▶ [GIVEN INSTRUCTION]: The required output is the exact run of lines from the line containing "disc(1, 0, 0);" to the line containing "obj.data.transform(world)", inclusive, and nothing besides.

▶ [INFORMATION PROVIDED]:
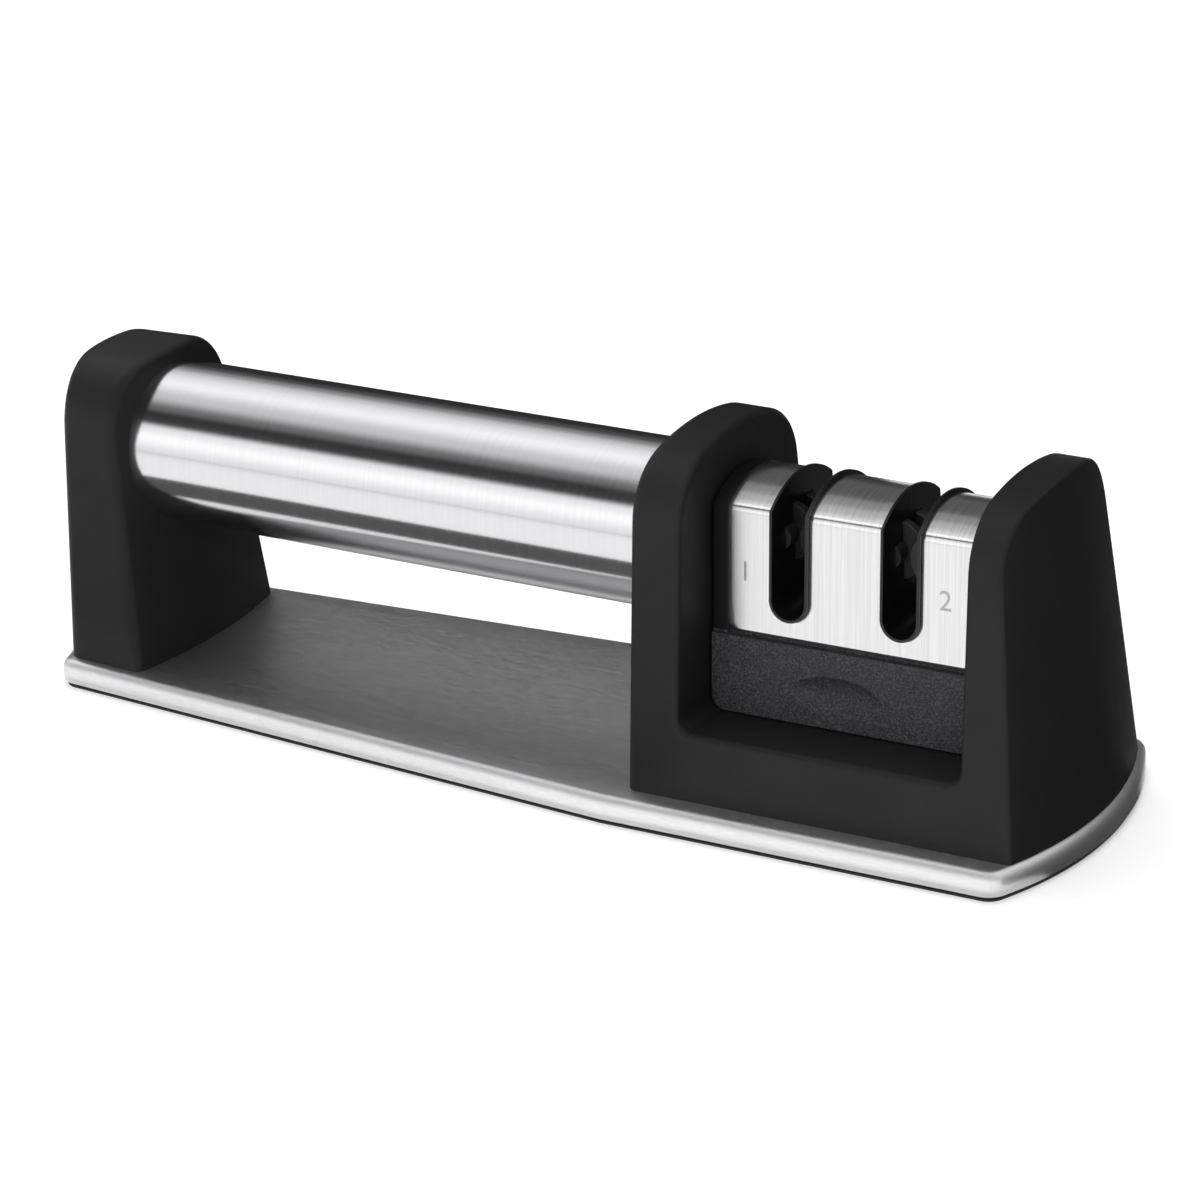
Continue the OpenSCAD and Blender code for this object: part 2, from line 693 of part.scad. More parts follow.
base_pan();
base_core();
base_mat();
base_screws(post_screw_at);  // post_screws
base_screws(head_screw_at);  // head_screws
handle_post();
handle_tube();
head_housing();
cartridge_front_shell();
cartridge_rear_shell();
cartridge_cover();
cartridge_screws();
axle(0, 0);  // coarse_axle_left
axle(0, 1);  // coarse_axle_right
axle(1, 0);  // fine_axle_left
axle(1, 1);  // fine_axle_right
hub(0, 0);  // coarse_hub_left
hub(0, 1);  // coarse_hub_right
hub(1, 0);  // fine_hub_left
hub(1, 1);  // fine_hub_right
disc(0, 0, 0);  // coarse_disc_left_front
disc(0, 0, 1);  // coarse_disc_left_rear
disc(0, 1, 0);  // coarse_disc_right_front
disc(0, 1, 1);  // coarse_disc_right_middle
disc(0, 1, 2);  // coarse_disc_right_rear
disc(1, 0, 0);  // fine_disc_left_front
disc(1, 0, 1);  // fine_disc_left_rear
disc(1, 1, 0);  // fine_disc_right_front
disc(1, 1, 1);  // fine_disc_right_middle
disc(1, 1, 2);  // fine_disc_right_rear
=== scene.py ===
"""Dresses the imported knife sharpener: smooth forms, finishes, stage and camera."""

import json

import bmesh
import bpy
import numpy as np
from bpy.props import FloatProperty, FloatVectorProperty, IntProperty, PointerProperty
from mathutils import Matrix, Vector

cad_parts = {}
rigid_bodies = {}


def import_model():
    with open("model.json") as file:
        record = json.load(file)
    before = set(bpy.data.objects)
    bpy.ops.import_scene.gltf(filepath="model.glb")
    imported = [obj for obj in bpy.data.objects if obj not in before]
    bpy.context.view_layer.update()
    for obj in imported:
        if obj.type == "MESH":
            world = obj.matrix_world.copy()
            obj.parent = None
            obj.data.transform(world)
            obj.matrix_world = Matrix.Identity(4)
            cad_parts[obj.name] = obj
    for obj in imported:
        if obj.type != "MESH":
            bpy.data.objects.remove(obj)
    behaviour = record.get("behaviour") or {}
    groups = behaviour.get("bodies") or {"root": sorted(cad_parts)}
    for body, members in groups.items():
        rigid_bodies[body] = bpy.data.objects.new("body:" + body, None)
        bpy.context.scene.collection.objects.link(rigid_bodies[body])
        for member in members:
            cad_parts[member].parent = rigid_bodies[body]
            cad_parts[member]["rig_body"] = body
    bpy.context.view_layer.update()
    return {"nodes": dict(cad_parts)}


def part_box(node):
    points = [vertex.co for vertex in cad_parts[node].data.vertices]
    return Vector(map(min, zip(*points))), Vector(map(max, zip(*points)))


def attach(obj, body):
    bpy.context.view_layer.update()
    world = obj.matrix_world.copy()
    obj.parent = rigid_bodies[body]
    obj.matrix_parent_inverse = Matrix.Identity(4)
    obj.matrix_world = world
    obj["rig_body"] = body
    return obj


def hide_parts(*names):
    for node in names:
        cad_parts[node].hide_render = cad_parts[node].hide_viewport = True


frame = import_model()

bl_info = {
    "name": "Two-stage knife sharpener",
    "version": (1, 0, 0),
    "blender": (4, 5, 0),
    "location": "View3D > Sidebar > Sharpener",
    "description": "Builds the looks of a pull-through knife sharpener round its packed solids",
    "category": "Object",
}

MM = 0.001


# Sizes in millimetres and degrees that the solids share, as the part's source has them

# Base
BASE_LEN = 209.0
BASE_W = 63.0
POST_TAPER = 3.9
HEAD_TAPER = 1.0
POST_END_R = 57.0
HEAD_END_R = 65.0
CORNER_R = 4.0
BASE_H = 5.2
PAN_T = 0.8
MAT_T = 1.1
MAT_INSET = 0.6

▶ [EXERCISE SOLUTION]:
disc(1, 0, 0);  // fine_disc_left_front
disc(1, 0, 1);  // fine_disc_left_rear
disc(1, 1, 0);  // fine_disc_right_front
disc(1, 1, 1);  // fine_disc_right_middle
disc(1, 1, 2);  // fine_disc_right_rear
=== scene.py ===
"""Dresses the imported knife sharpener: smooth forms, finishes, stage and camera."""

import json

import bmesh
import bpy
import numpy as np
from bpy.props import FloatProperty, FloatVectorProperty, IntProperty, PointerProperty
from mathutils import Matrix, Vector

cad_parts = {}
rigid_bodies = {}


def import_model():
    with open("model.json") as file:
        record = json.load(file)
    before = set(bpy.data.objects)
    bpy.ops.import_scene.gltf(filepath="model.glb")
    imported = [obj for obj in bpy.data.objects if obj not in before]
    bpy.context.view_layer.update()
    for obj in imported:
        if obj.type == "MESH":
            world = obj.matrix_world.copy()
            obj.parent = None
            obj.data.transform(world)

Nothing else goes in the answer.